ストレスへの対処法を身につけ、十分な睡眠をとり、リラックスできる時間を作ることが大切です。
定期的な血圧測定
高血圧は自覚症状が少ないため、定期的に血圧を測ると早期発見と予防につながります。
自宅で血圧を測定する習慣をつけ、異常値が続くときは医療機関を受診するようにしましょう。
血圧区分 | 収縮期血圧 | 拡張期血圧 |
正常血圧 | 120未満 | 80未満 |
高値血圧 | 120-129 | 80未満 |
服薬の継続
高血圧と診断され降圧薬を処方されている場合は、医師の指示通りに薬を飲み続けることが重要です。
自己判断で服薬をやめた場合は血圧コントロールが悪化し、高血圧緊急症のリスクが高まります。
治療費について
実際の治療費(医療費)が以下説明より高額になるケースが多々ございます。以下記載内容について当院では一切の責任を負いかねます事を予めご了承下さい。
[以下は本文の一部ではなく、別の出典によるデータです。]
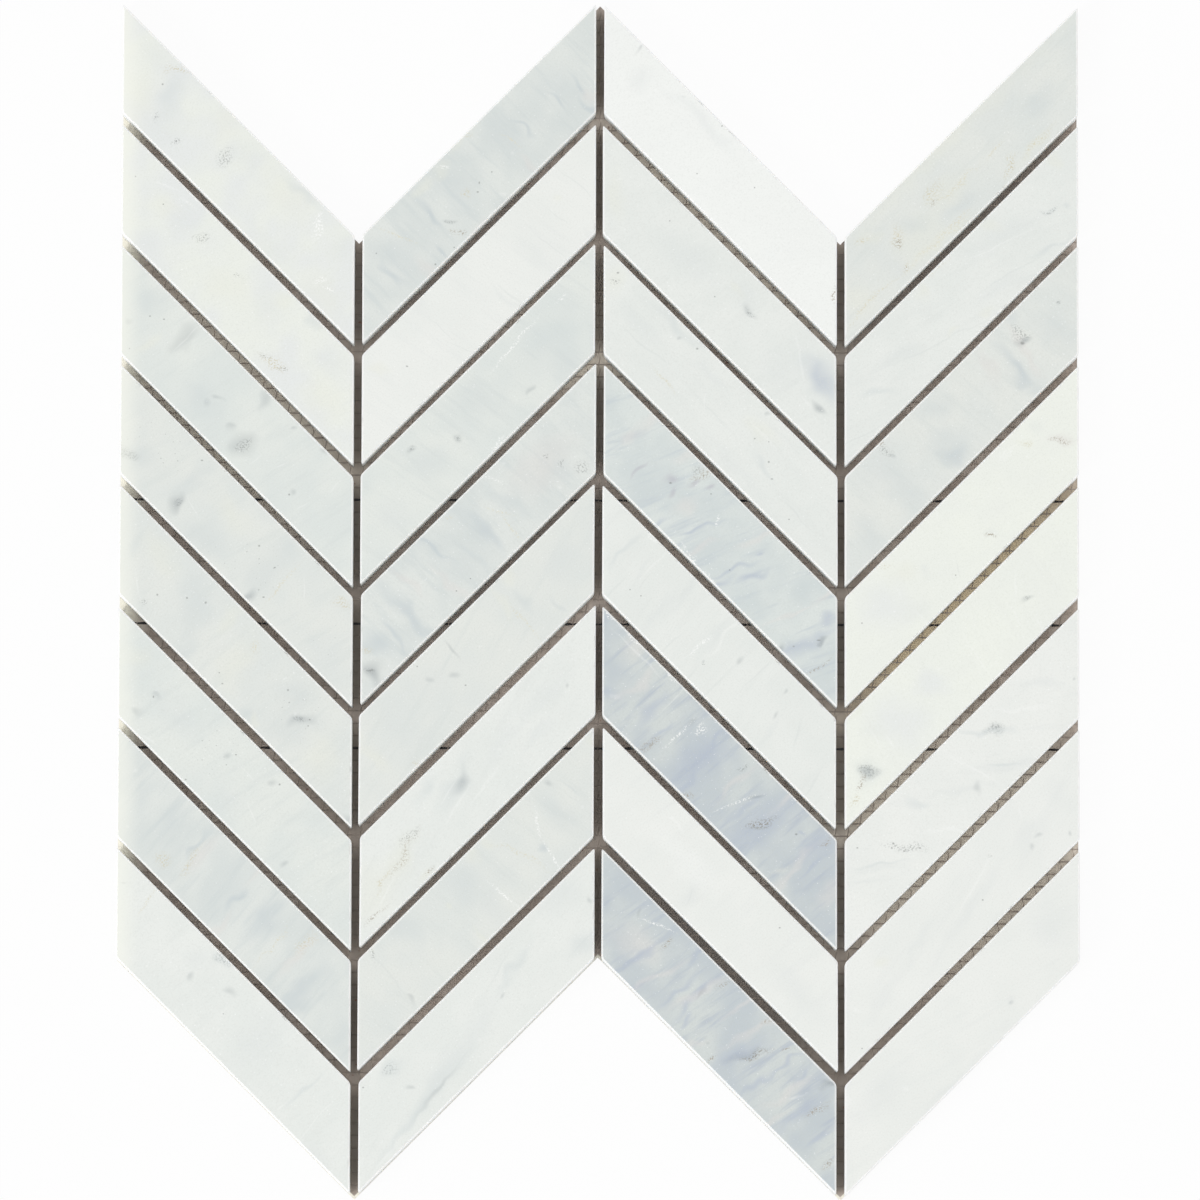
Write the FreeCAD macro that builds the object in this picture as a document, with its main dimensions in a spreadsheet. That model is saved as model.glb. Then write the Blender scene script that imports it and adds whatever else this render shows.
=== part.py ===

高血圧緊急症の治療費は、基本的に公的医療保険の適用対象となります。
治療費には、主に入院費、検査費、投薬費、手術費などがあります。
入院費の目安
入院期間 | 費用 |
1週間 | 30万円〜50万円 |
2週間 | 60万円〜100万円 |
検査費の目安
検査項目 | 費用 |
血液検査 | 1万円〜2万円 |
画像検査(CT、MRIなど) | 5万円〜10万円 |
高額療養費制度
高額療養費制度の活用により、月々の自己負担額を一定の上限額に抑えられます。
制度の適用条件や手続き方法については、医療機関や市区町村の窓口でご確認ください。